The list of unanswered questions is much longer, but the central unanswered question for conspiracy theorists is probably: why did George W. Bush personally limit investigations into all matters related to September 11 in January 2002? The official reason is that the available resources are to be used to fight the war on terrorism. But the Bush administration seems to be well versed in withholding resources, beginning with its refusal to disclose papers relating to its connections to the Enron scandal. And in October 2002,

U.S. Senate Intelligence Committee Chairman Bob Graham, a Florida Democrat who is privy to the limited investigations into September 11, began calling for declassification of what he deemed to be most important information.

In late November 2002, Bush appointed Henry Kissinger (himself a familiar figure in conspiracy theories) to head the September 11 investigation commission, whose purpose according to the New York Times is to "help the administration learn the tactics and motives of the enemy," rather than to uncover mistakes on the part of the government or security agencies that might have prevented the attacks, a limit that is much to the chagrin of the families of September 11 victims.
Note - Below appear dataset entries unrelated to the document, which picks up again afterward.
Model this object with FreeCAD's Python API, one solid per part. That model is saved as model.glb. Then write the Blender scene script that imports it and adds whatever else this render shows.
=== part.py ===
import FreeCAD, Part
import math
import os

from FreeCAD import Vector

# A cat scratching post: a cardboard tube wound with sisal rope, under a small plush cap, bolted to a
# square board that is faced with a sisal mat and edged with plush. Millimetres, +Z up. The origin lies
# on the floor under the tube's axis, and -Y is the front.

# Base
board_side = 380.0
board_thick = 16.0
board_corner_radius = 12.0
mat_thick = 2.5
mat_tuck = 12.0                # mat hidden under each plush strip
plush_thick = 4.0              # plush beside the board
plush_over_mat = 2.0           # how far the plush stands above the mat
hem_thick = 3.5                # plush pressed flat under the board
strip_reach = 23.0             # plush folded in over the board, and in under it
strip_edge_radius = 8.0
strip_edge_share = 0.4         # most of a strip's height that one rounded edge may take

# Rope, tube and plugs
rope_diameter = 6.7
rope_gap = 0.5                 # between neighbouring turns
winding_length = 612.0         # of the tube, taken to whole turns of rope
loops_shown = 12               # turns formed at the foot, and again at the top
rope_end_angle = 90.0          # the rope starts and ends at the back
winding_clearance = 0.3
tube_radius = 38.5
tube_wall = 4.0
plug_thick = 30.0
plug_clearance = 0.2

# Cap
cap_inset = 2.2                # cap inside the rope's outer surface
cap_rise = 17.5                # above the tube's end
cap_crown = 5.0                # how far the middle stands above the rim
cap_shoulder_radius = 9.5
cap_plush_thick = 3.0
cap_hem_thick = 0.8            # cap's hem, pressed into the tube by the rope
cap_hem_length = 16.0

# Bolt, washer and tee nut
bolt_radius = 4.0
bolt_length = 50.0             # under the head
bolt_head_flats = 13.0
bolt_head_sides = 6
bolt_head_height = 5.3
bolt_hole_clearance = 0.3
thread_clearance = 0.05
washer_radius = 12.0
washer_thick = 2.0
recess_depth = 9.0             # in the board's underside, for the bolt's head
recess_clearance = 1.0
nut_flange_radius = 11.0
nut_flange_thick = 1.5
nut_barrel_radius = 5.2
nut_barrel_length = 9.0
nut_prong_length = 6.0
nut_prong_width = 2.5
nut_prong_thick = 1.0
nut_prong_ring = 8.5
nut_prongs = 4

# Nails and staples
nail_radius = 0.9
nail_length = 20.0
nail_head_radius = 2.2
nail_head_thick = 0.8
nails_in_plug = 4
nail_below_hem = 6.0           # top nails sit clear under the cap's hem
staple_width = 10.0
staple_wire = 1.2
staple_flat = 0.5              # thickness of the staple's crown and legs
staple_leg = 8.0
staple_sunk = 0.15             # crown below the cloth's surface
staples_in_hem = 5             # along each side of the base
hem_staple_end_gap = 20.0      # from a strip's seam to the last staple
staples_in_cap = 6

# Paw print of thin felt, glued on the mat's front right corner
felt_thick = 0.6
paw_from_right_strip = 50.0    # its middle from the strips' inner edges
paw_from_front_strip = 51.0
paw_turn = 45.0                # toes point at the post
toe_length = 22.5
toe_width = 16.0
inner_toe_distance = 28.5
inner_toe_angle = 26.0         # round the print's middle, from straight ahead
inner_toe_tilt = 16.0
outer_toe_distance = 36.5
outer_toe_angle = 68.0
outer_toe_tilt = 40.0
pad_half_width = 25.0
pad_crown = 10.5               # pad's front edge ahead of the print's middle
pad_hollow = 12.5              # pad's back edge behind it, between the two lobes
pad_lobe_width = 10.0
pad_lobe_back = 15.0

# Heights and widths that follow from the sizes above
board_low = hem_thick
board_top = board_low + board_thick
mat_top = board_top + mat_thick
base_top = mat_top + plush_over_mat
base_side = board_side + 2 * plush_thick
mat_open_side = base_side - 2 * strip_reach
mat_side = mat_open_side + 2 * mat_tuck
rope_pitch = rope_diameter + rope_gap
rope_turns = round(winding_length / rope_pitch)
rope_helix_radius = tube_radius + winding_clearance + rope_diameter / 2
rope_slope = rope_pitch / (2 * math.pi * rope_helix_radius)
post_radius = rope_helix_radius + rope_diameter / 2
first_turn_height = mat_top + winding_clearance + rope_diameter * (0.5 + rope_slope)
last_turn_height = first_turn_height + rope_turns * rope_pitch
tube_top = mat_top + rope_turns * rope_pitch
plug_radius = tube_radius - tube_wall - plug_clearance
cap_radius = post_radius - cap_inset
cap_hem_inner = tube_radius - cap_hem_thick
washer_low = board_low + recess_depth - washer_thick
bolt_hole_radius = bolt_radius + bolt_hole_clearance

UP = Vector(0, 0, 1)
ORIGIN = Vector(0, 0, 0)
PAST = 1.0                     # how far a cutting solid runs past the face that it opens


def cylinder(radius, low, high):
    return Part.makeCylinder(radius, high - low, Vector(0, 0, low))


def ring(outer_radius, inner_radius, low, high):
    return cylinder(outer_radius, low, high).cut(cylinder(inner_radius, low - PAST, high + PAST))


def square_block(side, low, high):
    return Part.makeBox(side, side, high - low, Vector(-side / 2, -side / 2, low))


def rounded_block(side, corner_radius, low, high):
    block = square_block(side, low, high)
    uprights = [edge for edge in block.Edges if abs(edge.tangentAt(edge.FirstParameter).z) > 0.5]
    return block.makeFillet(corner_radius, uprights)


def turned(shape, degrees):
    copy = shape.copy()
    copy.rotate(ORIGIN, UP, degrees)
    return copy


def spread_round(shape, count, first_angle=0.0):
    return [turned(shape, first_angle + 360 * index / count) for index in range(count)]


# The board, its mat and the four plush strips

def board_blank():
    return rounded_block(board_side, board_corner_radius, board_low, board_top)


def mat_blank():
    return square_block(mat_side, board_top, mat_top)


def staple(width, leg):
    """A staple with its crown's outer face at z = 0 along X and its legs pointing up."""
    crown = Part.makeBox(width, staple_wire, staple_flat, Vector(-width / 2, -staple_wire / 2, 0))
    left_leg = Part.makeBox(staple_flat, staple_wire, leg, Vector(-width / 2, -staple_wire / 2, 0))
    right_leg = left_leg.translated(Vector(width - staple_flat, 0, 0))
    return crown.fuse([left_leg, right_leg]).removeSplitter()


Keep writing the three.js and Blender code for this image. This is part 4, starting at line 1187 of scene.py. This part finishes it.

Within two weeks, however, Kissinger resigned from the commission, citing potential conflict of interests with his public relations work, details of which he was unwilling to disclose in the usual fashion.

At the time of writing, major newspapers in the United States are full of reports about how September 11 could have been prevented. At the end of October 2002, American ex-patriot novelist Gore Vidal published his conspiracy theory (in the British press) entitled "The Enemy Within," in which he points the finger at Bush Sr. and Jr. as well as Pakistan. But the most widely accepted "explanation" for September 11 within the United States is still sheer incompetence on the part of U.S. intelligence.